Copy out all of the data below with no alterations.

------ INFORMATION SHOWN ------

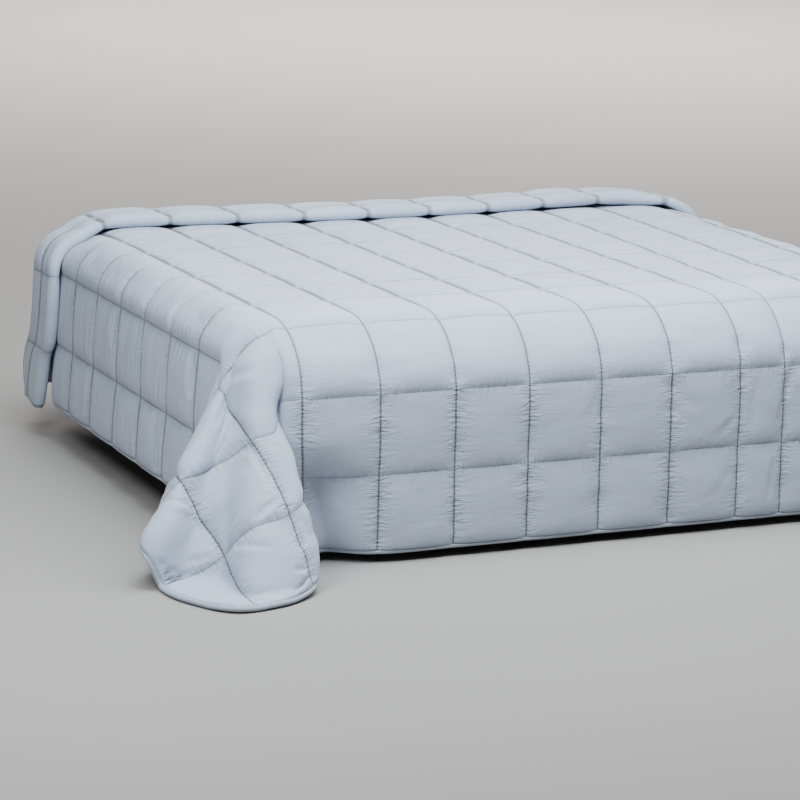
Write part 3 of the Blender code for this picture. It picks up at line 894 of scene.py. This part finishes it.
def rounded_outline(side, near, far, inset, radius, steps, height):
    """A level outline whose four corners turn about points inset from its sides."""
    points = []
    for quarter, (sign_x, reach_y) in enumerate(((1, far), (-1, far), (-1, -near), (1, -near))):
        centre_x = sign_x * (side - inset)
        centre_y = reach_y - math.copysign(inset, reach_y)
        for step in range(steps + 1):
            angle = math.pi / 2.0 * (quarter + step / steps)
            points.append((centre_x + radius * math.cos(angle),
                           centre_y + radius * math.sin(angle), height))
    return points


def mattress_outline(height):
    """Outline of the mattress at a height below its top."""
    under = rolled_inset(MATTRESS_UNDER_ROLL, MATTRESS_DEPTH - height)
    side = MATTRESS_LENGTH / 2.0 - rolled_inset(MATTRESS_ROLL, height) - under
    near = MATTRESS_WIDTH / 2.0 - rolled_inset(MATTRESS_NEAR_ROLL, height) - under
    far = MATTRESS_WIDTH / 2.0 - rolled_inset(MATTRESS_FAR_ROLL, height) - under
    return rounded_outline(side, near, far, MATTRESS_CORNER, MATTRESS_CORNER, 12,
                           MATTRESS_TOP - height)


def loft(rings, name, look):
    """A closed solid through rings of points, with flat ends."""
    shape = bmesh.new()
    made = [[shape.verts.new(point) for point in ring] for ring in rings]
    for upper, lower in zip(made, made[1:]):
        for index in range(len(upper)):
            following = (index + 1) % len(upper)
            shape.faces.new((upper[index], lower[index], lower[following], upper[following]))
    ends = [shape.faces.new(made[0]), shape.faces.new(list(reversed(made[-1])))]
    return smooth_piece(shape, name, look, flat=ends)


def make_mattress(look):
    """Mattress with soft rolled edges."""
    heights = [MATTRESS_NEAR_ROLL * (1.0 - math.cos(math.pi / 2.0 * step / 16))
               for step in range(17)]
    heights += [MATTRESS_DEPTH - MATTRESS_UNDER_ROLL]
    heights += [MATTRESS_DEPTH - MATTRESS_UNDER_ROLL * math.cos(math.pi / 2.0 * step / 4)
                for step in range(1, 5)]
    return loft([mattress_outline(height) for height in heights], "mattress_ticking", look)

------

**FULL SOLUTION:**
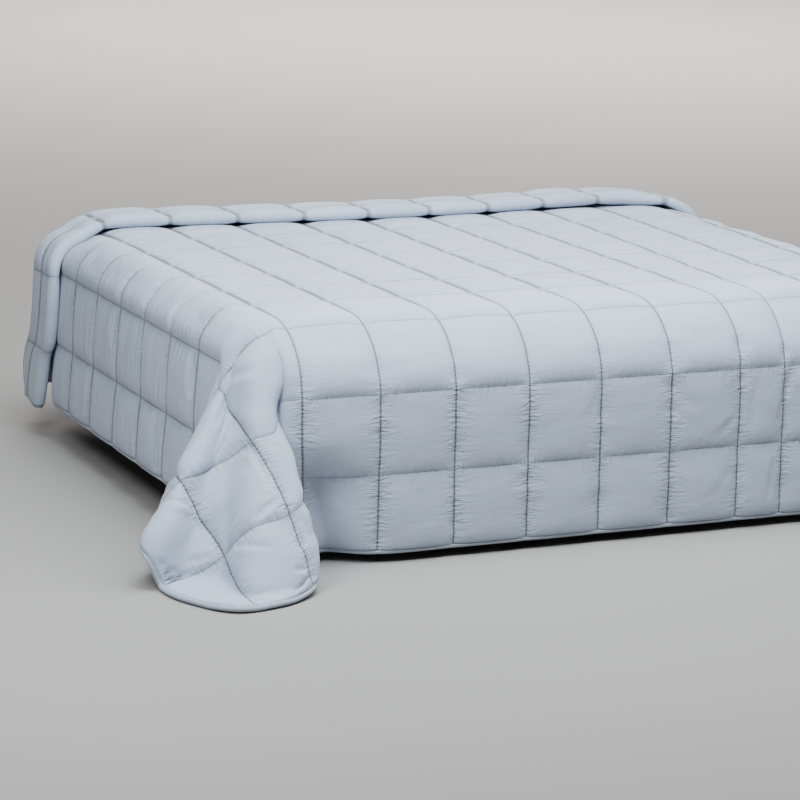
Write part 3 of the Blender code for this picture. It picks up at line 894 of scene.py. This part finishes it.
def rounded_outline(side, near, far, inset, radius, steps, height):
    """A level outline whose four corners turn about points inset from its sides."""
    points = []
    for quarter, (sign_x, reach_y) in enumerate(((1, far), (-1, far), (-1, -near), (1, -near))):
        centre_x = sign_x * (side - inset)
        centre_y = reach_y - math.copysign(inset, reach_y)
        for step in range(steps + 1):
            angle = math.pi / 2.0 * (quarter + step / steps)
            points.append((centre_x + radius * math.cos(angle),
                           centre_y + radius * math.sin(angle), height))
    return points


def mattress_outline(height):
    """Outline of the mattress at a height below its top."""
    under = rolled_inset(MATTRESS_UNDER_ROLL, MATTRESS_DEPTH - height)
    side = MATTRESS_LENGTH / 2.0 - rolled_inset(MATTRESS_ROLL, height) - under
    near = MATTRESS_WIDTH / 2.0 - rolled_inset(MATTRESS_NEAR_ROLL, height) - under
    far = MATTRESS_WIDTH / 2.0 - rolled_inset(MATTRESS_FAR_ROLL, height) - under
    return rounded_outline(side, near, far, MATTRESS_CORNER, MATTRESS_CORNER, 12,
                           MATTRESS_TOP - height)


def loft(rings, name, look):
    """A closed solid through rings of points, with flat ends."""
    shape = bmesh.new()
    made = [[shape.verts.new(point) for point in ring] for ring in rings]
    for upper, lower in zip(made, made[1:]):
        for index in range(len(upper)):
            following = (index + 1) % len(upper)
            shape.faces.new((upper[index], lower[index], lower[following], upper[following]))
    ends = [shape.faces.new(made[0]), shape.faces.new(list(reversed(made[-1])))]
    return smooth_piece(shape, name, look, flat=ends)


def make_mattress(look):
    """Mattress with soft rolled edges."""
    heights = [MATTRESS_NEAR_ROLL * (1.0 - math.cos(math.pi / 2.0 * step / 16))
               for step in range(17)]
    heights += [MATTRESS_DEPTH - MATTRESS_UNDER_ROLL]
    heights += [MATTRESS_DEPTH - MATTRESS_UNDER_ROLL * math.cos(math.pi / 2.0 * step / 4)
                for step in range(1, 5)]
    return loft([mattress_outline(height) for height in heights], "mattress_ticking", look)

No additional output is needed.